4. Radon Checks Carried Out in Secret

Chapter 6: Brazil and Namibia
Part 2: Namibia’s Uranium Mines

The company town of Arandis lies seven miles to the north of the Rossing Mine. Workers began to move into accommodation there at the end of the 1970s, and at present it is home to nine hundred households with a total of more than 2,500 people. All the homes are detached and have a living room, three bedrooms, and a solar water heater providing a constant supply of hot water. The settlement has schools, a hospital, a church, and a supermarket, and it is surrounded by greenery, earning it the title of "the new oasis."

"It looks great, doesn't it?" remarked our guide, Hylton Villet, vice secretary of the MUN. "But actually it's only the unskilled black and Coloured workers who live here."

White workers and skilled black and Coloured workers are housed at the resort of Swakopmund, forty miles to the west on the Atlantic coast. "A lot of the residents of Arandis suffer from throat conditions caused by sulfuric gases from the mines. We've taken the issue up several times but to no avail; the company just keeps saying there is no problem. The environment at Swakopmund is clean, though; it's a textbook case of discrimination," he added, shaking his head irritably.

The greatest problem facing the residents of Arandis, which to the outsider appears to deserve its tide of "the new oasis," is that the town is located downwind from the mine and thus is constantly exposed to harmful substances released into the atmosphere during the mining and refining processes. Walking around the town, we came upon a number of odd plastic containers which turned out to be proof that the mine owners were worried about the possibility of harmful substances being emitted from the mine. We first encountered these when Paul Rooi, vice president of the MUN, took us to visit the home of a friend. The man was out, but his wife, Margaret, was happy to speak to us.

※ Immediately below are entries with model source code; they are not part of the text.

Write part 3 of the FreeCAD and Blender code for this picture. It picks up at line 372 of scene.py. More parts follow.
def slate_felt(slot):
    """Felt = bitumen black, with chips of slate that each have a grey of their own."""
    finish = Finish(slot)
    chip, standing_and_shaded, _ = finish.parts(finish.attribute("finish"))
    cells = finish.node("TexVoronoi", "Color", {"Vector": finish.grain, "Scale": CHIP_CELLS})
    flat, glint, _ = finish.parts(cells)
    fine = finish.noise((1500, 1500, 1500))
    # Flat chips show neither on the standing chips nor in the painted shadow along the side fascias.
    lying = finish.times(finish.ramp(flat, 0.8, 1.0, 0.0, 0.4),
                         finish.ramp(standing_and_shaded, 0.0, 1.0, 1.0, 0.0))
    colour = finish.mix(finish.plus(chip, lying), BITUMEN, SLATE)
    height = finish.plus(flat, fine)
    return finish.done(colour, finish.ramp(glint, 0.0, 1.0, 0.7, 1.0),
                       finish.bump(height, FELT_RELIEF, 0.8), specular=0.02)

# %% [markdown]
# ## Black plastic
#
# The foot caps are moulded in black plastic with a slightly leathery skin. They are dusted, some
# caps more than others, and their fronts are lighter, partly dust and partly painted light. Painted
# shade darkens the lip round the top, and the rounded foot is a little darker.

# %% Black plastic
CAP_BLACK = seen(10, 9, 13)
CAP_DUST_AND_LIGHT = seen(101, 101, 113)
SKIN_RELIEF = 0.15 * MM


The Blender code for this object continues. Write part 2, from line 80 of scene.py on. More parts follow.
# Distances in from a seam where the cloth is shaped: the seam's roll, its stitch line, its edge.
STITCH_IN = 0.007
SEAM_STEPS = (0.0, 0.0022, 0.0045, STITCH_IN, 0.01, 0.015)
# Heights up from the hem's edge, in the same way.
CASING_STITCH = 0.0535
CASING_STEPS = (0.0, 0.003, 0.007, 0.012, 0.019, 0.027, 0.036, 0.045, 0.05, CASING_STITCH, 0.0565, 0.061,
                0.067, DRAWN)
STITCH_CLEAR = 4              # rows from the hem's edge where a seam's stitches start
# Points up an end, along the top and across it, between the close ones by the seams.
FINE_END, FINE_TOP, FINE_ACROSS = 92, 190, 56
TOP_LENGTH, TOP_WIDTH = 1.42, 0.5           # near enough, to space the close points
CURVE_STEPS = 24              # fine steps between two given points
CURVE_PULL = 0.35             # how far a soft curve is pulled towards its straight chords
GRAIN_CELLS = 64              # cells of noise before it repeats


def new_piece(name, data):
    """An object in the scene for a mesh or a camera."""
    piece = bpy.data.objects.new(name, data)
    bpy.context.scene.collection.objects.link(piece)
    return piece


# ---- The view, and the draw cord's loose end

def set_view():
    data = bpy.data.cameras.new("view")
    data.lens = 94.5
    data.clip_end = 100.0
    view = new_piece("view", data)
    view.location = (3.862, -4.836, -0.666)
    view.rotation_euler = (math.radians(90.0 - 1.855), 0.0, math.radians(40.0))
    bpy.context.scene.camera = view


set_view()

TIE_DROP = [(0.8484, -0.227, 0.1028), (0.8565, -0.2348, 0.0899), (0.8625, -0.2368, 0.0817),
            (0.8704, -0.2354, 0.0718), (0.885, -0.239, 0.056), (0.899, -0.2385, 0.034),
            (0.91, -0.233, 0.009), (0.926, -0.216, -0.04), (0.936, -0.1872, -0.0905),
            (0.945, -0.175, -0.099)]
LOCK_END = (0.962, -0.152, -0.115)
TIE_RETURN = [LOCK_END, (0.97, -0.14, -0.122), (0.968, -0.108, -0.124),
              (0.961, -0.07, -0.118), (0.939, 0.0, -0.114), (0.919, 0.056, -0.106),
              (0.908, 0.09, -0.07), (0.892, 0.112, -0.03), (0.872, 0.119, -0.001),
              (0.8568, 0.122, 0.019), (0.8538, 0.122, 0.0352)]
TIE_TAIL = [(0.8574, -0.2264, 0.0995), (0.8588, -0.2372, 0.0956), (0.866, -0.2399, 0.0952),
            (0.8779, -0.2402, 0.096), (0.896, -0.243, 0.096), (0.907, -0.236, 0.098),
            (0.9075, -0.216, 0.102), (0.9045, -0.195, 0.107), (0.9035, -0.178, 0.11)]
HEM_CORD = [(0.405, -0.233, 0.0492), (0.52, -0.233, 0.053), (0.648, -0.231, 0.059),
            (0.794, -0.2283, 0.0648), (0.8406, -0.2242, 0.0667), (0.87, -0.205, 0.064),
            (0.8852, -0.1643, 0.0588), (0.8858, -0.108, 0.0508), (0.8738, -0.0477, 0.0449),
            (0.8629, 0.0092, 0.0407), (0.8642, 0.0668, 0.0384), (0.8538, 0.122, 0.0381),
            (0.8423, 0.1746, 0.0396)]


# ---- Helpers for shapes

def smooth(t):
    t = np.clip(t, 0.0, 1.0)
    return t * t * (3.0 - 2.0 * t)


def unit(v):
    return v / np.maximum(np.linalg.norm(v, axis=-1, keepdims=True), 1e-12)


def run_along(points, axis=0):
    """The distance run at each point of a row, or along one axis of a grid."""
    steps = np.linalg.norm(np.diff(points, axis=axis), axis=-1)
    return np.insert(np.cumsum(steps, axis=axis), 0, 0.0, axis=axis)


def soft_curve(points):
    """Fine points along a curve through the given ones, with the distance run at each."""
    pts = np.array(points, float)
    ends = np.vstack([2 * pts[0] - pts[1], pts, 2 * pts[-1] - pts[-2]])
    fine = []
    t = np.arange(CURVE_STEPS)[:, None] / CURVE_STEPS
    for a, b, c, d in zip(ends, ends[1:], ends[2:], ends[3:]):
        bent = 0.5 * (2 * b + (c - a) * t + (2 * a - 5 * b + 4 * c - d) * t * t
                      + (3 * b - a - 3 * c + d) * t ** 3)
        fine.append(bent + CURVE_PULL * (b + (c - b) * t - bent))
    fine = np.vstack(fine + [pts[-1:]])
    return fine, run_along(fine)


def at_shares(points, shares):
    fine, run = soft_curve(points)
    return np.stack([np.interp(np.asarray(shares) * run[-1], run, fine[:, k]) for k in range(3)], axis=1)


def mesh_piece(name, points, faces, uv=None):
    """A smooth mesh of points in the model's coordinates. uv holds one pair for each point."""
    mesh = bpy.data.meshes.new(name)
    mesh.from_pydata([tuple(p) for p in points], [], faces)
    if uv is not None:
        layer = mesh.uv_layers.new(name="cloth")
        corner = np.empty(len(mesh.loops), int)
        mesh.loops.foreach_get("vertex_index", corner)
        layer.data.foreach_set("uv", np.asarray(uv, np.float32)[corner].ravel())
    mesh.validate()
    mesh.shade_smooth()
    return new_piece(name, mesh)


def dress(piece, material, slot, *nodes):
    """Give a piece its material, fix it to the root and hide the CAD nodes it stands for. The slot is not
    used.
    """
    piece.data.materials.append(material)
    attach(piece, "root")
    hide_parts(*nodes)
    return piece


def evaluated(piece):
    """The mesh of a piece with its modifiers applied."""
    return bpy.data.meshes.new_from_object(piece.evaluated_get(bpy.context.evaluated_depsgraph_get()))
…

"What exactly is radon gas?" Her opening remark caught us off guard. Margaret told us that two employees from the mine had visited in November 1989, saying they wanted to check for radon gas. She showed us the two small plastic pots they had left behind. Shaped like inverted cones, they were about four inches high and inscribed with the numbers 989 and 990. We took off the lid of one to find a white paper filter inside. Radon, a radioactive gas, is produced from the decay of uranium-238 or thorium-232. The gas is released during mining, and radioactive particles attach themselves to the dust. When the dust is inhaled those particles are absorbed through the lung leading to an increased risk of lung cancer. Rooi and Villet were both surprised; neither of them had ever seen the pots before.

"I'm not sure, but it seems that the filter absorbs the radon," Margaret told them. "They come to change them sometimes, and I just do what they say."

The radon checks had begun with only a scant explanation about what they were for, and no information about the possible effects of exposure to radiation. There is no doubt the company discovered that radon gas was being released into the atmosphere and was trying to find out discreetly the seriousness of the contamination. "Is radon really that dangerous?" Margaret asked with a worried frown.